Was passiert, wenn die UN den Palästinensern den Status als Beobachterstaat anerkennt?

Was passiert, wenn Israel seine Drohungen dann wahr macht und die Siedlungen annektiert? Es wäre nicht die erste Drohung, die Israel wahr macht.

Was passiert dann mit dem restlichen Westjordanland? Es wird geographisch nicht mehr staatsfähig sein.

Reste der Westbank, ein Staat Jordanien, der in Stammesdispute zerfällt, viele Palästinenser westlich und östlich des Jordans, zusammengehalten durch ein Nationalgefühl und den Wunsch nach einem Staat.

Und dann sind da noch Gaza, regiert von der Hamas und Ägypten, regiert von den Muslimbrüdern. Israel wird kein Interesse haben, Gaza in sein Staatsgebiet einzugliedern.

Und was wird in Syrien passieren? Immer mehr gewinnt der Eindruck, es handelt sich nicht mehr um einen Aufstand für Demokratie, sondern um ein Schlachtfeld von Konfessionen. Die Machtbalance der Region wird dort ausgetragen.

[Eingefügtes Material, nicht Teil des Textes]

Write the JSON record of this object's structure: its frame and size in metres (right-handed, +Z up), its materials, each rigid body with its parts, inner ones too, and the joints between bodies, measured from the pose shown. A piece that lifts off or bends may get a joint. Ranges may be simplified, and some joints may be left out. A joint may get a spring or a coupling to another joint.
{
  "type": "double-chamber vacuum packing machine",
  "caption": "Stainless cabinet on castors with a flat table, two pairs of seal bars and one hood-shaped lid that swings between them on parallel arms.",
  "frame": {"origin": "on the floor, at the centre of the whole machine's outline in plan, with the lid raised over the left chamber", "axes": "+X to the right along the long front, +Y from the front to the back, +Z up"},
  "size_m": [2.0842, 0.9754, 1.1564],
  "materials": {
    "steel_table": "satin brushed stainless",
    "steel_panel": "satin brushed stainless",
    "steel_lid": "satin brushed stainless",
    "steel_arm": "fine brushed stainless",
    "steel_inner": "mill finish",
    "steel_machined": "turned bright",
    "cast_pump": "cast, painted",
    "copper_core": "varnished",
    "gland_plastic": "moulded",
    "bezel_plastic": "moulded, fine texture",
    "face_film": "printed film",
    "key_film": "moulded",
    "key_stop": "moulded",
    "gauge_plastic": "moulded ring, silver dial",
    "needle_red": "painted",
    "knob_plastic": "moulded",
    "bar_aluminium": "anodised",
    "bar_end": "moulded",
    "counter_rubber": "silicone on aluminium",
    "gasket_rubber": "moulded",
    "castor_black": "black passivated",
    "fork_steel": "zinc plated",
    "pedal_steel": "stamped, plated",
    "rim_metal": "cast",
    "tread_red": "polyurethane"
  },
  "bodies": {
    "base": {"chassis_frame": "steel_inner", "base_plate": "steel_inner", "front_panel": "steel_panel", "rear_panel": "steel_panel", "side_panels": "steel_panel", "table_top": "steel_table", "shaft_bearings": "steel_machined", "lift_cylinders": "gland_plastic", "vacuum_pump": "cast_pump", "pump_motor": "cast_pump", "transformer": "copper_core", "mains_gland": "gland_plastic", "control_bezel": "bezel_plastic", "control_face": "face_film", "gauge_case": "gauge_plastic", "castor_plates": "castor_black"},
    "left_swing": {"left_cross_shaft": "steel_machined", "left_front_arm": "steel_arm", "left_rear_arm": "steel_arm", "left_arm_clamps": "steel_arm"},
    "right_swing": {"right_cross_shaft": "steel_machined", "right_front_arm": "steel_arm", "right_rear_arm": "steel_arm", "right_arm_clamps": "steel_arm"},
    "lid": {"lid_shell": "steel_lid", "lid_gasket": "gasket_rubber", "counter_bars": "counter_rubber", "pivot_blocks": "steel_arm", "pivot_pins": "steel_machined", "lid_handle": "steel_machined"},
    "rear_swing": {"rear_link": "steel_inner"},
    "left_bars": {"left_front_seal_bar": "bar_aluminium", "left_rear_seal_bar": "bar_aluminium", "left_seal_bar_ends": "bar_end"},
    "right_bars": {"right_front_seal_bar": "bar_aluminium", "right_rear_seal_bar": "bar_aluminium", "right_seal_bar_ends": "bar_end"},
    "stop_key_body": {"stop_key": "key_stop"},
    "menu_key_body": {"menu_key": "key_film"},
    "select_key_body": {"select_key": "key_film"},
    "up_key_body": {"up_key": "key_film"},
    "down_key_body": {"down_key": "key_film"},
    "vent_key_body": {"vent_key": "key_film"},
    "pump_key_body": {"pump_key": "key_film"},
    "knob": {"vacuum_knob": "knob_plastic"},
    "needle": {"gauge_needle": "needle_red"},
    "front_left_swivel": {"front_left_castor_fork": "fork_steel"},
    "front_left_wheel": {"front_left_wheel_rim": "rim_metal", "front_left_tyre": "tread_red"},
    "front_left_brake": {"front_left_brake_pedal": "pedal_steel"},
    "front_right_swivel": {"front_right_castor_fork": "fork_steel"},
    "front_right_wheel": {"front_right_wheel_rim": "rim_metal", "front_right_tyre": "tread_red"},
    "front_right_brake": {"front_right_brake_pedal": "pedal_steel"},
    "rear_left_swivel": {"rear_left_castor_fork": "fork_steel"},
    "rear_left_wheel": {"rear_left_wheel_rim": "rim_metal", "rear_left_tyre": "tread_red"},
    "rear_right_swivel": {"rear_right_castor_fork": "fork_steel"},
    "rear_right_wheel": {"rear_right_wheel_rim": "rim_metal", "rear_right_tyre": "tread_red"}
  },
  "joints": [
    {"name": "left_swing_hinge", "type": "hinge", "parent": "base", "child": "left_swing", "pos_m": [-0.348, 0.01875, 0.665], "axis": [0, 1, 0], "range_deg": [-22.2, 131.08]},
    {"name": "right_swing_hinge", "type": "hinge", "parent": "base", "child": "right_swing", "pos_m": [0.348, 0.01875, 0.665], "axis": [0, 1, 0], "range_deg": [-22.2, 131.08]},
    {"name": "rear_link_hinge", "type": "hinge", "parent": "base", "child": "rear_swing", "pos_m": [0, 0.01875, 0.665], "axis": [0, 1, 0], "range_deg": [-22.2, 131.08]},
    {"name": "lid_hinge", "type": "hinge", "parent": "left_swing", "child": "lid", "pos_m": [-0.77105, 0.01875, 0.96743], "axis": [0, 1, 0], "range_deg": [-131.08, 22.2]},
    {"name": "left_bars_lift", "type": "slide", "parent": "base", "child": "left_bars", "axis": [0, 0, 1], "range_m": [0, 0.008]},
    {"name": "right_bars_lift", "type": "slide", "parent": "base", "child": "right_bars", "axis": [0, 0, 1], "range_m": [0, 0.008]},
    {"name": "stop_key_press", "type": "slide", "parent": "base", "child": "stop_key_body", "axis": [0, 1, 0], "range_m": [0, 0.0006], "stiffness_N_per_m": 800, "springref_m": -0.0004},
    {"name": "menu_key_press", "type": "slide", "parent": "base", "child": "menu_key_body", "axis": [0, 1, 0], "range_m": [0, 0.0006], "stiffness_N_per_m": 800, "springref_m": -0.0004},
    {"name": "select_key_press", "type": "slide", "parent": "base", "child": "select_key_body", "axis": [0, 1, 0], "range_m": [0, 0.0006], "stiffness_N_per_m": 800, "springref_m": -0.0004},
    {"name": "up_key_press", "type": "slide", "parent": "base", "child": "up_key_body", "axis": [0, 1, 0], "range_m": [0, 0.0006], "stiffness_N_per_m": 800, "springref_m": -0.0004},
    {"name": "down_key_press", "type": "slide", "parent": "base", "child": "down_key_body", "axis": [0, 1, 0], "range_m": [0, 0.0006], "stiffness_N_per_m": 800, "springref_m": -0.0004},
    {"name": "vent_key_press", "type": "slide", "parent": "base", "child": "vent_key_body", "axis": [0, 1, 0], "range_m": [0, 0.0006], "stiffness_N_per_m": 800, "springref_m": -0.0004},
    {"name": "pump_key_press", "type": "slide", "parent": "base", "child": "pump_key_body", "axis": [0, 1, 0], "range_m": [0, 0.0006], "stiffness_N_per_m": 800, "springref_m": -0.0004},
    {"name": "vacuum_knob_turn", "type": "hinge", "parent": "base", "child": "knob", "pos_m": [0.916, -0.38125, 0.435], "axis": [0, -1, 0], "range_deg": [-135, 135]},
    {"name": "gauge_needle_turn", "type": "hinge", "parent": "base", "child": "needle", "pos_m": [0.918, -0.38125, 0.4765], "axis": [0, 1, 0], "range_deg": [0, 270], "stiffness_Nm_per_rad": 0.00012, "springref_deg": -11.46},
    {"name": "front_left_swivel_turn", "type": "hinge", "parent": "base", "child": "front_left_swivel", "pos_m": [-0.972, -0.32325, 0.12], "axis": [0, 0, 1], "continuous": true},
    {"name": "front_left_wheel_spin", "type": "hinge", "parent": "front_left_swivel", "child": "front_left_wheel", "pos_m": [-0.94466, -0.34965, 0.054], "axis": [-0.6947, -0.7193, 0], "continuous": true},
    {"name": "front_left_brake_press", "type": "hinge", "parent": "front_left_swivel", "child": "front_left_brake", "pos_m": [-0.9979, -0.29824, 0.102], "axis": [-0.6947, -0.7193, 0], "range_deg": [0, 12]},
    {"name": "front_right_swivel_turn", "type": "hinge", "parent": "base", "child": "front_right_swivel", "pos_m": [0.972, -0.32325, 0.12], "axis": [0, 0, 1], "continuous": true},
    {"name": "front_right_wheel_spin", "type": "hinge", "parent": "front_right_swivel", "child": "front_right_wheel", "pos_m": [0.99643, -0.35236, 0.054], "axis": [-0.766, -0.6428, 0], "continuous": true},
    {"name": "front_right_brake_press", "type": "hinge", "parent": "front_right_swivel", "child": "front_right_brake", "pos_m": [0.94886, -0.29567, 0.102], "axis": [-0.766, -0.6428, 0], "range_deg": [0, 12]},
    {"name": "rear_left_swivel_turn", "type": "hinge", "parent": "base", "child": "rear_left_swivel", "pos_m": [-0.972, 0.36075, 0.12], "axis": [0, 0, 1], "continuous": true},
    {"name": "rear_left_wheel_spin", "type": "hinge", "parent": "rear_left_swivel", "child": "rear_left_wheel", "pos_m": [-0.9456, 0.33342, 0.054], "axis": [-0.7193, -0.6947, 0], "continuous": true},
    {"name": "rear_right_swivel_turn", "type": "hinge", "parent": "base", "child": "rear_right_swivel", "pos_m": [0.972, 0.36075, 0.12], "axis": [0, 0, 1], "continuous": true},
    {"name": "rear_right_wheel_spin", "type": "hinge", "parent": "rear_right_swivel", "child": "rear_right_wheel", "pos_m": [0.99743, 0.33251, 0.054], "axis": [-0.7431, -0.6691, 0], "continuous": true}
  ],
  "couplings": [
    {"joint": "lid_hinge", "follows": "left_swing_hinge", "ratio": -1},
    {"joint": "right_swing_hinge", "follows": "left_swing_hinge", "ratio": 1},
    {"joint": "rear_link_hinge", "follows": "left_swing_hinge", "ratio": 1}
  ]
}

Es sind Gedankenspiele. Vieles scheint unwahrscheinlich. Aber wie hoch hielten wir vor drei Jahren die Wahrscheinlichkeit, dass der Nahe Osten von Demokratiebewegungen und Aufständen gegen die scheinbar so stabilen Regime erschüttert wird? Wer denkt heute schon daran, dass die Geographie im Nahen Osten in drei Jahren völlig anders aussehen könnte als heute? Es sind Gedankenspiele.